3–10 keV Xe + ion beam machining of ultra low thermal expansion glasses for EUVL projection optics: Evaluation of surface roughness

Abstract

In order to obtain surface figure error of 0.15 nm rms and surface roughness ( R rms ) of 0.12 nm rms for aspherical substrates in EUVL tools, ion beam figuring may be adopted to final surface figure error correction of aspherical substrates. During figure error correction, machined surface of the substrate becomes rougher than the pre-finished one. Therefore, we investigated the machined depth and ion energy dependences of R rms (measured by an AFM) of substrates machined by 3–10 keV Xe + ion beam, and compared them with the results obtained for Ar + ion beam.
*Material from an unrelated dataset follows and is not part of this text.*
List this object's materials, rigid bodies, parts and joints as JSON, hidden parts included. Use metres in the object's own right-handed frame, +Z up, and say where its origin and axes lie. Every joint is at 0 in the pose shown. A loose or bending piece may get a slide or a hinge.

Result shows that the R rms s of CLEARCERAM®-Z, Zerodur® and ULE® substrates machined to the depth of 50 nm by 3–10 keV Xe + ion beam at the normal ion incidence angle become approximately 0.25, 0.28 and 0.15 nm rms, respectively. Those values are larger than the pre-finished substrates (0.07–0.09 nm rms), but smaller than that (0.60 nm rms for CLEARCERAM®-Z, 0.61 nm rms for Zerodur® and 0.18 nm rms for ULE®) of the substrates machined by Ar + ion beam. Moreover, the R rms s merely increase with increasing ion energy. The R rms s of the ULE® substrate machined by 3–10 keV Xe + ion beam rapidly increase with increasing machined depth, then saturate at machined depth of 10–50 nm. The saturated values of the R rms s are 0.12 and 0.15 nm rms for 3 and 10 keV Xe + ion beam respectively. We suggest that the 3 keV Xe + ion beam machining can be applicable for final shape correction of ULE® substrates for EUVL projection optics in association with considering further ultra smoothing process such as Si deposition or low energy ion beam smoothing.